Akeem Richmond, Rhode Island University
Richmond was possibly the most underrated shooter in the Greater NC Pro-Am tournament. After finishing second in total three-point field goals made in the Atlantic 10 Conference last season, the rising sophomore continued to rain three balls throughout the tourney. Richmond was responsible for 35 points in the quarterfinals and shot down Team Dreamworks with 17 points on Saturday. The Sanford, North Carolina native thrived in hitting contested shots from deep, and was the undisputed go-to guy in clutch situations. With Rhode Island’s Keith Cothran finishing up his senior season last March, expect Richmond to get some more recognition in the ‘10-11 season.
Torian Graham, Durham Hillside High School
In a tournament full of basketball superstars, Graham established himself as a standout high school performer. The Class of 2012 prospect ran with the big boys on Friday and Saturday before winning MVP honors on Sunday in the Greater NC Pro-Am High School Showcase.

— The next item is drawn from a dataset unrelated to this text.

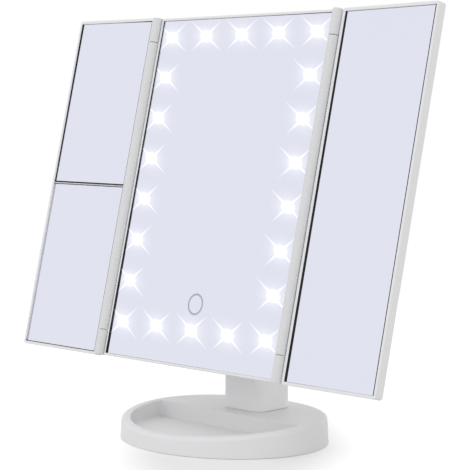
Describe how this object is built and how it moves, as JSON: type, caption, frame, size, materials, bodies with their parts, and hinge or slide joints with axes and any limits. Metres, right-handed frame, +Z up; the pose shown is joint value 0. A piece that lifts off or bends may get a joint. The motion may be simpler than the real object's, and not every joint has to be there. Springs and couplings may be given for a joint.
{
  "type": "trifold vanity mirror",
  "caption": "White trifold vanity mirror with a lit main glass, two folding side mirrors and a tilting neck on an oval base with a storage tray.",
  "frame": {"origin": "under the middle of the oval base, on the table", "axes": "+Z up, the mirrors face -Y, and +X is to the right of a person standing in front of the mirror"},
  "size_m": [0.3454, 0.1286, 0.2848],
  "materials": {
    "white_plastic": "satin white moulded plastic",
    "mirror_glass": "polished silvered glass",
    "steel": "zinc plated",
    "feet_rubber": "matte",
    "foam_tape": "matte black foam",
    "circuit_board": "solder mask",
    "light_chips": "emissive",
    "contact_brass": "plated",
    "grey_plastic": "satin",
    "cell_sleeve": "printed sleeve, plain"
  },
  "bodies": {
    "base": {"base_shell": "white_plastic", "base_bottom_plate": "white_plastic", "base_weight": "steel", "base_feet": "feet_rubber", "base_screws": "steel", "neck": "white_plastic", "neck_screws": "steel"},
    "panel": {"tilt_bolt": "steel", "tilt_nut": "steel", "friction_washers": "steel", "bolt_caps": "white_plastic", "main_frame": "white_plastic", "main_mirror": "mirror_glass", "main_tape": "foam_tape", "light_board": "circuit_board", "lights": "light_chips", "touch_pad": "contact_brass", "control_board": "circuit_board", "board_screws": "steel", "charging_socket": "steel", "power_switch": "grey_plastic", "rear_housing": "white_plastic", "housing_screws": "steel", "battery_contacts": "contact_brass", "battery_cells": "cell_sleeve", "left_hinge_pin": "steel", "right_hinge_pin": "steel"},
    "left_wing": {"left_frame": "white_plastic", "left_upper_mirror": "mirror_glass", "left_lower_mirror": "mirror_glass", "left_tape": "foam_tape", "left_back_cover": "white_plastic"},
    "right_wing": {"right_frame": "white_plastic", "right_mirror": "mirror_glass", "right_tape": "foam_tape", "right_back_cover": "white_plastic"},
    "door": {"battery_door": "white_plastic"},
    "knob": {"switch_knob": "grey_plastic"}
  },
  "joints": [
    {"name": "panel_tilt", "type": "hinge", "parent": "base", "child": "panel", "pos_m": [0, -0.0021, 0.0776], "axis": [1, 0, 0], "range_deg": [-76.7, 28.3]},
    {"name": "left_wing_fold", "type": "hinge", "parent": "panel", "child": "left_wing", "pos_m": [-0.0865, -0.00908, 0.16762], "axis": [0, 0.23, 0.9732], "range_deg": [-1, 179]},
    {"name": "right_wing_fold", "type": "hinge", "parent": "panel", "child": "right_wing", "pos_m": [0.0865, -0.00908, 0.16762], "axis": [0, -0.23, -0.9732], "range_deg": [-3, 177]},
    {"name": "battery_door_slide", "type": "slide", "parent": "panel", "child": "door", "axis": [0, 0.23, 0.9732], "range_m": [0, 0.03]},
    {"name": "power_switch_slide", "type": "slide", "parent": "panel", "child": "knob", "axis": [1, 0, 0], "range_m": [0, 0.003]}
  ]
}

The 6-3 guard scored 13 points in the high school match-up, and sealed the victory for his team by completing an old-fashioned three-point play with just under 30 seconds remaining in the game. The younger brother of Rutgers guard Tyree Graham, Torian can hit the long range three and can also elevate for monster slams on the fast break. He currently holds offers from NC State and Xavier, and is being looked at by many other schools.